--- START Stored rows ---
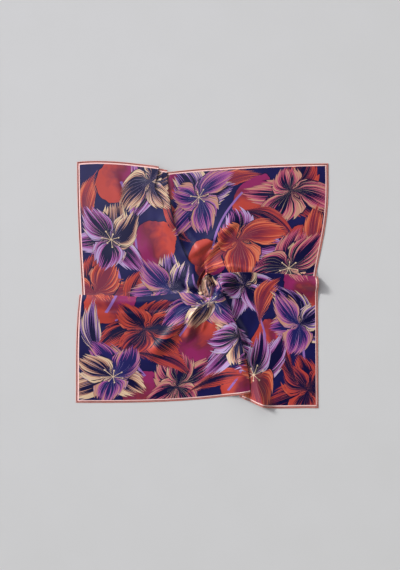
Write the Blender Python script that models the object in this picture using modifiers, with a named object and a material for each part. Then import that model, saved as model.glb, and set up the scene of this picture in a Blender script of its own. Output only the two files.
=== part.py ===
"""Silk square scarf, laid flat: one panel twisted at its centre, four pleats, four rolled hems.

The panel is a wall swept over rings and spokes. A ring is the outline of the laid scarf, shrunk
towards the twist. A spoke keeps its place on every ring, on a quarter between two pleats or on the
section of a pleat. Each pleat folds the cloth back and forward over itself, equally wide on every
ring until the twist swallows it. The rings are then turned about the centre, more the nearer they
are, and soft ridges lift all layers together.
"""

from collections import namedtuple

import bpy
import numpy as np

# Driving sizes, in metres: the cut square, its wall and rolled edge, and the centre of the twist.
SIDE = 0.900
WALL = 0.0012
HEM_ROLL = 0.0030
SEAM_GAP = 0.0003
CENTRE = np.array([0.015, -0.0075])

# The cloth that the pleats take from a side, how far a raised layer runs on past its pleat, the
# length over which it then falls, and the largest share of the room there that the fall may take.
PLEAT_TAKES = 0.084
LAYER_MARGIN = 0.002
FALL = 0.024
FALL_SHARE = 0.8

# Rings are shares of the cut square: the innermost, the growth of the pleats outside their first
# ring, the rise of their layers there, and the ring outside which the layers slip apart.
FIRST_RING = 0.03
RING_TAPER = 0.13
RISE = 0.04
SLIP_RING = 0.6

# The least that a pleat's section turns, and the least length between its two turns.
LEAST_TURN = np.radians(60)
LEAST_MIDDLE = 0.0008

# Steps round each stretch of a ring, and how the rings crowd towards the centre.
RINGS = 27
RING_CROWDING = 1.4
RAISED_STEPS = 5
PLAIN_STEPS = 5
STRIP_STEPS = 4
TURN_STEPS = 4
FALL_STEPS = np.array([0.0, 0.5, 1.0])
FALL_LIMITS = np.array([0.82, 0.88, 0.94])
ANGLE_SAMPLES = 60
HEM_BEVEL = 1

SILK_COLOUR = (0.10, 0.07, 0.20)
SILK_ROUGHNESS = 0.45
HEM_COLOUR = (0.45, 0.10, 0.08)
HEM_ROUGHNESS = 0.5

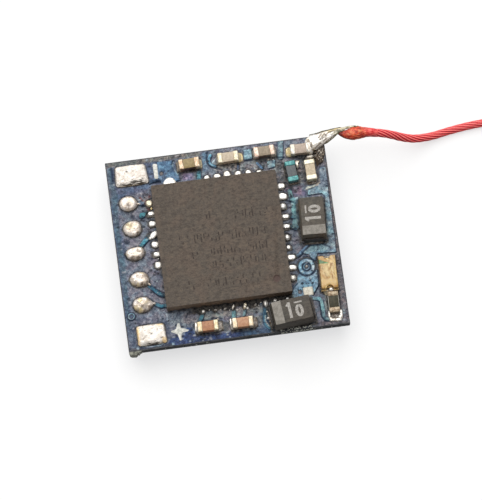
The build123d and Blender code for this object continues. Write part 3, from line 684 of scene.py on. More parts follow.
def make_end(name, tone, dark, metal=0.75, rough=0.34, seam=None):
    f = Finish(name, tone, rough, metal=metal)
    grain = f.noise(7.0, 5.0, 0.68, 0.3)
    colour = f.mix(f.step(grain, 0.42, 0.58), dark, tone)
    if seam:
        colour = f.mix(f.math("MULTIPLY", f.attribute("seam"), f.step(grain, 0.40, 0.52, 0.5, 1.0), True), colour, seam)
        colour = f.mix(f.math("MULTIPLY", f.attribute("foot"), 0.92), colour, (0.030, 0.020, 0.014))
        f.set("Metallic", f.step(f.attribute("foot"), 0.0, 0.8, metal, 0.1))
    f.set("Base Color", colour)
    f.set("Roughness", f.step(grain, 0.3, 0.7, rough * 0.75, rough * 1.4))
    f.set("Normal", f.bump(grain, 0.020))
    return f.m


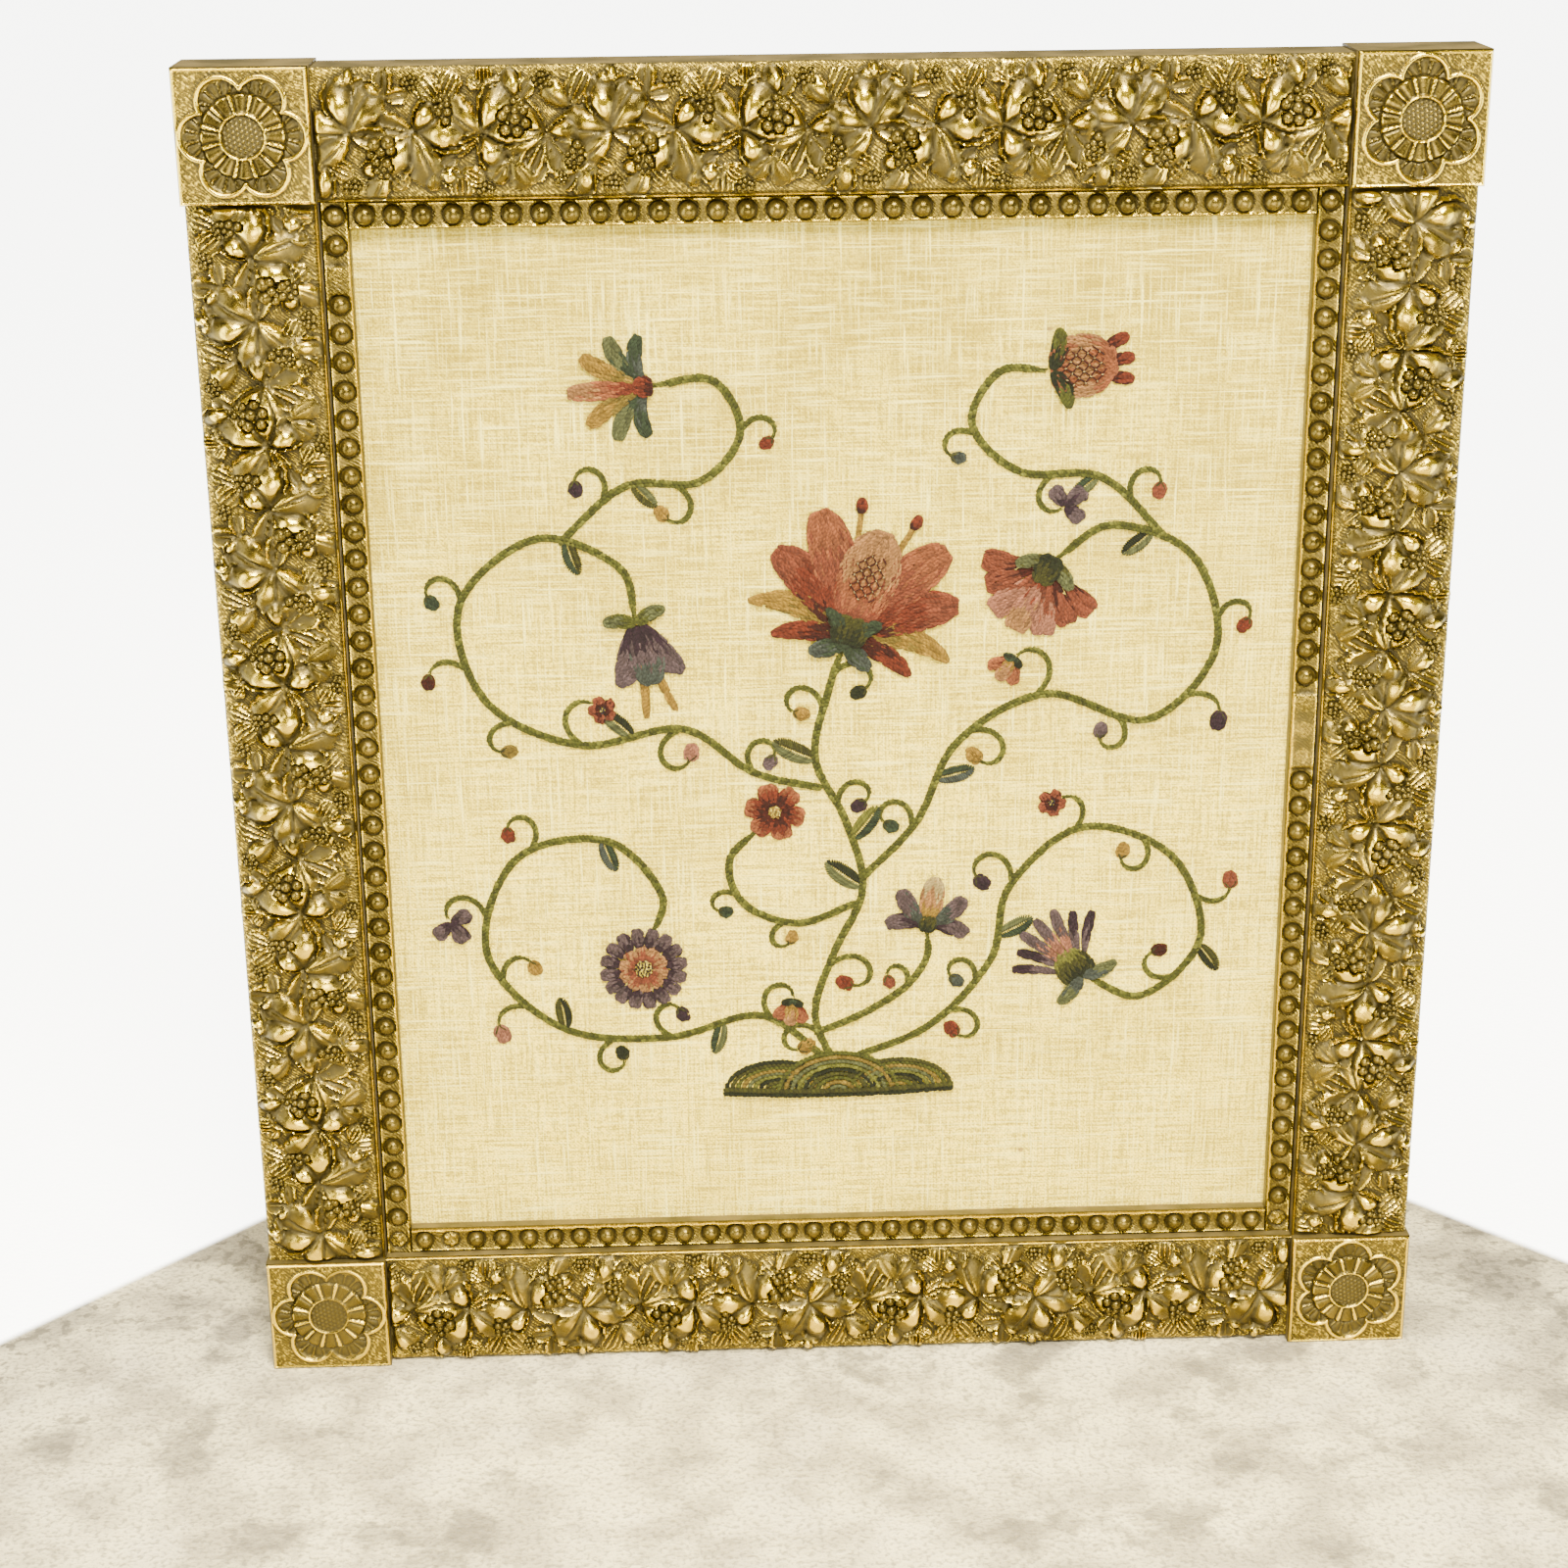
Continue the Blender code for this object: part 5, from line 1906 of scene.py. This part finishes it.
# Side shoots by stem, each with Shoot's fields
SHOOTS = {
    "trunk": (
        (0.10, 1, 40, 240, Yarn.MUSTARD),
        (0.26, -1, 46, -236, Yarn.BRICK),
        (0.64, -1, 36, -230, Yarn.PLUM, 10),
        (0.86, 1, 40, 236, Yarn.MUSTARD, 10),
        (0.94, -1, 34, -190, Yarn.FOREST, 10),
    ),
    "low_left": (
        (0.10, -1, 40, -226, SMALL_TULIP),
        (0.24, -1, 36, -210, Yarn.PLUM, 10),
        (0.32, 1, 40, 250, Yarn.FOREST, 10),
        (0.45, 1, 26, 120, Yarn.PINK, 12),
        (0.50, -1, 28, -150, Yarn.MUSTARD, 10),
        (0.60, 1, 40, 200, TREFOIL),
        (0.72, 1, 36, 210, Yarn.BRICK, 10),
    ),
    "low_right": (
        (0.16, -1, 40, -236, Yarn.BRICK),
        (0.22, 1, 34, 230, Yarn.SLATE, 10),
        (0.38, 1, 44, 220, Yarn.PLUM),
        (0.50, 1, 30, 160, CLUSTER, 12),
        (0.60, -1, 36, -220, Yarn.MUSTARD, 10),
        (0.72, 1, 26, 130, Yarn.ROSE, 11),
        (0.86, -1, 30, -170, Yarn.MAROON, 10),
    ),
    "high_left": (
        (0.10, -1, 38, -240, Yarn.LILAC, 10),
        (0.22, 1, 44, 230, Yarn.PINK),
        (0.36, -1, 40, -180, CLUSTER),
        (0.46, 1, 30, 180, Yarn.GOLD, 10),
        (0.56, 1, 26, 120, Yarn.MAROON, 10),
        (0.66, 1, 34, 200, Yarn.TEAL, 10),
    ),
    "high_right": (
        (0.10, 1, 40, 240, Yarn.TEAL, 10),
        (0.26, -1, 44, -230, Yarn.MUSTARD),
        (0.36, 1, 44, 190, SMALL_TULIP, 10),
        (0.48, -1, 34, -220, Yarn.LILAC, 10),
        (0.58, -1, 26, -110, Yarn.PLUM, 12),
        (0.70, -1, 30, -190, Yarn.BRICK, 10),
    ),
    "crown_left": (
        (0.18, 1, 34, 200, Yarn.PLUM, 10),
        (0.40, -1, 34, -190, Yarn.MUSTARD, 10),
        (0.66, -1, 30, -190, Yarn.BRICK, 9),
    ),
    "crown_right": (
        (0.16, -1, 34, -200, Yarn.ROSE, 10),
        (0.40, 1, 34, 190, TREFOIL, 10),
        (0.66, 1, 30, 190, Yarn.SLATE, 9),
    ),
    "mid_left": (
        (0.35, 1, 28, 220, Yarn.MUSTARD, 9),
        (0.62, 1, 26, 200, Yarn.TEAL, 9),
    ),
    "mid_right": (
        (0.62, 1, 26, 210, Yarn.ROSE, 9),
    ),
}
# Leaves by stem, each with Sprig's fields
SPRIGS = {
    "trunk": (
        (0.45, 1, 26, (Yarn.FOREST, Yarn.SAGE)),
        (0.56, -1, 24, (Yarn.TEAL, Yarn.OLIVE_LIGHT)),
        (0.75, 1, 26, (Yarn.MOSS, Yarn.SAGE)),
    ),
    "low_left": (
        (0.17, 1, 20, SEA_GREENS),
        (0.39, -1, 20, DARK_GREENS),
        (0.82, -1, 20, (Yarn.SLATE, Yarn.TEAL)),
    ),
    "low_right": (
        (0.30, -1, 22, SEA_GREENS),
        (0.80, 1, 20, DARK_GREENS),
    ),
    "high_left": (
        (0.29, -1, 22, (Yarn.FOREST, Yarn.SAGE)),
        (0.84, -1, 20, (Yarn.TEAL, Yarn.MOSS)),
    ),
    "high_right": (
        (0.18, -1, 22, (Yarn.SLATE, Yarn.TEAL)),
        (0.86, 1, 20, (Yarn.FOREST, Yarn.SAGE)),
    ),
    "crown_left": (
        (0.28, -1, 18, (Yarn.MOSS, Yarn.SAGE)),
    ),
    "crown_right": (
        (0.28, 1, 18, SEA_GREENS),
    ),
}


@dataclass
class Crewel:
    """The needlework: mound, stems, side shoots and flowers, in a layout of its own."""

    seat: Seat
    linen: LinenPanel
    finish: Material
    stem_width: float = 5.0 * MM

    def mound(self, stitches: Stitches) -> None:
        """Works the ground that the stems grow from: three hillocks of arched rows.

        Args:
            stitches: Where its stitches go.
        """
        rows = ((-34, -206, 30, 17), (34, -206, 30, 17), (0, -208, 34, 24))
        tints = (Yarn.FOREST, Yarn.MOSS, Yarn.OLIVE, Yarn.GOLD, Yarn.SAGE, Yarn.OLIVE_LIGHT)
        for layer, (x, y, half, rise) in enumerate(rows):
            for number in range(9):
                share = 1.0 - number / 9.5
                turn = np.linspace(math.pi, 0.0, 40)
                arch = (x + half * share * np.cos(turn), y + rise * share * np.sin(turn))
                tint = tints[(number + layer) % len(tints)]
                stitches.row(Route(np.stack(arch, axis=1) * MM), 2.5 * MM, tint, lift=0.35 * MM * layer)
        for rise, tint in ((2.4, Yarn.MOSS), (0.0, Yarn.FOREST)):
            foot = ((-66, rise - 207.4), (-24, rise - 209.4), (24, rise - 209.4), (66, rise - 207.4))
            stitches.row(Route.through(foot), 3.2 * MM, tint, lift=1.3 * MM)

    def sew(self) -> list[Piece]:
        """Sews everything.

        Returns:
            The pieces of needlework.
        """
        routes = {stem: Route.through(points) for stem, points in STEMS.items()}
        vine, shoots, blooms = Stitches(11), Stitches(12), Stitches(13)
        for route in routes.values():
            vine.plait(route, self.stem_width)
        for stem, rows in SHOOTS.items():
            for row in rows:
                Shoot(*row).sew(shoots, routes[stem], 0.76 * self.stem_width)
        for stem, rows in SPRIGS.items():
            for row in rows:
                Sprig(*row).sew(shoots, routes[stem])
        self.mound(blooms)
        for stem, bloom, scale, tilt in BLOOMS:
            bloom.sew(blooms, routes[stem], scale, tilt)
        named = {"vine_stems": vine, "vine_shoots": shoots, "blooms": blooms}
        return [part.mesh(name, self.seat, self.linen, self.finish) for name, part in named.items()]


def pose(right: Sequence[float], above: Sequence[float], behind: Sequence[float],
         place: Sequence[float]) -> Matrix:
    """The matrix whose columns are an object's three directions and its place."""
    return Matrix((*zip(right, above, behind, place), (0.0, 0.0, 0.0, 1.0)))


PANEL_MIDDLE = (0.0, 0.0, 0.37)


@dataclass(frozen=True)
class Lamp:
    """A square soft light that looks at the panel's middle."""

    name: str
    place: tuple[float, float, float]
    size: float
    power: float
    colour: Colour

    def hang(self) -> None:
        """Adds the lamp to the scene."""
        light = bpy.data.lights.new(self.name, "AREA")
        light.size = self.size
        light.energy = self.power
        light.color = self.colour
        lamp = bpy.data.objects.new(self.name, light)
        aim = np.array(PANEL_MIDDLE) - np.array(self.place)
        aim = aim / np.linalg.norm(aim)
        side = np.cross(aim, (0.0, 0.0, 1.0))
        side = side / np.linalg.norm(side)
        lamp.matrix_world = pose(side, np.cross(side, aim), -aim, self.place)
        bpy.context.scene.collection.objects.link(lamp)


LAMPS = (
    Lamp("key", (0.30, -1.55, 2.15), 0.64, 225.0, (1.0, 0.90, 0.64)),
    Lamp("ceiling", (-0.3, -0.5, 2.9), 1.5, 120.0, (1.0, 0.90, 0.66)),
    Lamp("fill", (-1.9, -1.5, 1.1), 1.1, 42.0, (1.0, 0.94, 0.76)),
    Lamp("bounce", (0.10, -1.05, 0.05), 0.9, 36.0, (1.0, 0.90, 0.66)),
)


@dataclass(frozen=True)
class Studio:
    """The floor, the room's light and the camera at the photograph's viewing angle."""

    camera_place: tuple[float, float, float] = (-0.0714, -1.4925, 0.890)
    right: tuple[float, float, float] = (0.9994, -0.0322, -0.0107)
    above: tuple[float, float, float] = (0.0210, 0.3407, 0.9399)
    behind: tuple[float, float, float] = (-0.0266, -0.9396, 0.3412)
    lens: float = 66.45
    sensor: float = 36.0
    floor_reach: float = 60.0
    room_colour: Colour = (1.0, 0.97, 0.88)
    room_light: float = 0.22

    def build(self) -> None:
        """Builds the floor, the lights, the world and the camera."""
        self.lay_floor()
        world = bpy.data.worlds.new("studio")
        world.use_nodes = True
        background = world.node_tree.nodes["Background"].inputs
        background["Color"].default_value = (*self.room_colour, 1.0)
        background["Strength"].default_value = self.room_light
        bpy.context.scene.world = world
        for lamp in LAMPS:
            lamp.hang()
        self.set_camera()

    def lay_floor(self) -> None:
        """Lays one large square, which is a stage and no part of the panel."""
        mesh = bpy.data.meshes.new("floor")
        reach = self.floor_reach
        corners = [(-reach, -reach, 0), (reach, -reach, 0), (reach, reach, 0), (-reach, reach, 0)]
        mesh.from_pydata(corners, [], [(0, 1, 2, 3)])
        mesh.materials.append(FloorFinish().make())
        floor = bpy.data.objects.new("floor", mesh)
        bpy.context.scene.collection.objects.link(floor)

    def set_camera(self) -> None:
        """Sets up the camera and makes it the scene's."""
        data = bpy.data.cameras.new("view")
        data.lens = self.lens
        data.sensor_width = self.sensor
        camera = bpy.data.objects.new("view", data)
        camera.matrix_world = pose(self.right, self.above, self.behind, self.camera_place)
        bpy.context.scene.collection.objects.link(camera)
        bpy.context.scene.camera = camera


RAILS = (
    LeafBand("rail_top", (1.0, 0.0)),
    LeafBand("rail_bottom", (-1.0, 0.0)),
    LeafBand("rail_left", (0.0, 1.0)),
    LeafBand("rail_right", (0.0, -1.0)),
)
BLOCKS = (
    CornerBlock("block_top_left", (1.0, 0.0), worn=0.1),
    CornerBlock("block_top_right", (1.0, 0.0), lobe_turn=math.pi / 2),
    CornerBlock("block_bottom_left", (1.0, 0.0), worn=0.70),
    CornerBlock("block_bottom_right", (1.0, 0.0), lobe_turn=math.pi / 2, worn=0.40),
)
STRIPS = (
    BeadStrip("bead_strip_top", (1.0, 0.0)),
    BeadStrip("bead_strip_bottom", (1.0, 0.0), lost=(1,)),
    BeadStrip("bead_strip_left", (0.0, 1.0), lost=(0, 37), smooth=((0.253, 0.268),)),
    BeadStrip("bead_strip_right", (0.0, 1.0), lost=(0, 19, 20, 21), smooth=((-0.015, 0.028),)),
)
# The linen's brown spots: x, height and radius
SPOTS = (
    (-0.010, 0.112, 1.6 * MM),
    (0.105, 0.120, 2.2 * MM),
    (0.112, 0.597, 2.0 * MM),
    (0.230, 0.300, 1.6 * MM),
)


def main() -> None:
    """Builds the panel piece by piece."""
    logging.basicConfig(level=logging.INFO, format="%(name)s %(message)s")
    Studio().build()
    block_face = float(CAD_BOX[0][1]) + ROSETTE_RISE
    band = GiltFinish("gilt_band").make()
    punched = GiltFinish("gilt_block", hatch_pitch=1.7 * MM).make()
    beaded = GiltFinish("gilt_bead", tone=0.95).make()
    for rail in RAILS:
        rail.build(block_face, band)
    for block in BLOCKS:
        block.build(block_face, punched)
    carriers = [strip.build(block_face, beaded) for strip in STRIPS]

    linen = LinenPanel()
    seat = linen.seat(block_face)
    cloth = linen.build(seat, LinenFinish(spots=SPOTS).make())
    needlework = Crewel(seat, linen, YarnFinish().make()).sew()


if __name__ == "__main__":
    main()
--- END Stored rows ---
Exercise requirements:
From the listing above, collect every line that mentions the word "with".

Task response:
Write the Blender Python script that models the object in this picture using modifiers, with a named object and a material for each part. Then import that model, saved as model.glb, and set up the scene of this picture in a Blender script of its own. Output only the two files.
# Side shoots by stem, each with Shoot's fields
# Leaves by stem, each with Sprig's fields